Talking about her teaching a little bit, Alice said that the hardest part is convincing people to enjoy whatever they make. "It’s not closest one to the teacher’s wins", she said. As long as you like it nobody else has to. Adds Sally "We have fun with this stuff."
Alice said she learned a lot from teaching. From her classes she has found out that there are three kind of people: those who come to class and do the project, those who have it done before the class even starts, and those who don't begin to start the project during class. She has also fought with the problems of designing patterns for others. "It's hard to publish patterns to fit a lot of people if they're fitted. So ours aren't." Another issue they face is comments from people who say they "don't wear that country stuff." To counter this argument they made up one of their dresses in a black glittery fabric. "It's definitely not country, but it is the same pattern," Alice says.

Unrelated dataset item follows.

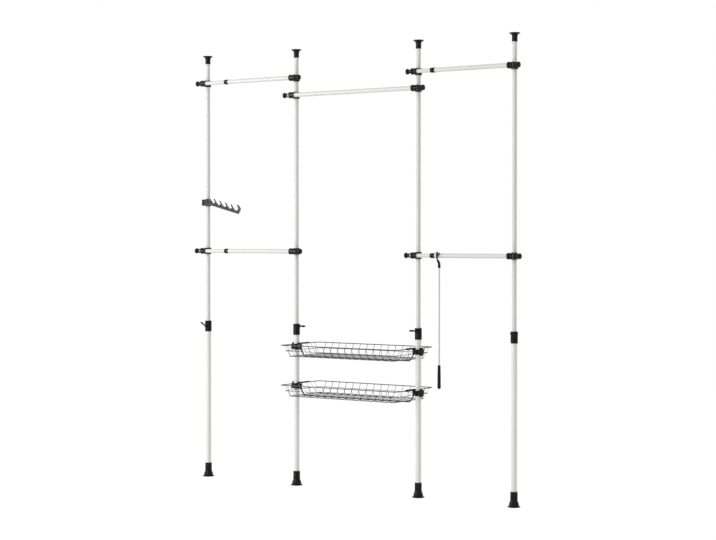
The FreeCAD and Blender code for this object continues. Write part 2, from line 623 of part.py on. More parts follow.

When asked how they manage to run a business with children both women answered that their families are a priority. They work from 9am to 2pm so they are always there to meet the bus for the school age children. The younger ones they kept on their laps or playing nearby as they worked. Out of that dedicated creativity and willingness to be just a little bit different they have built a successful enterprise that allows us all to be Kindred Spirits.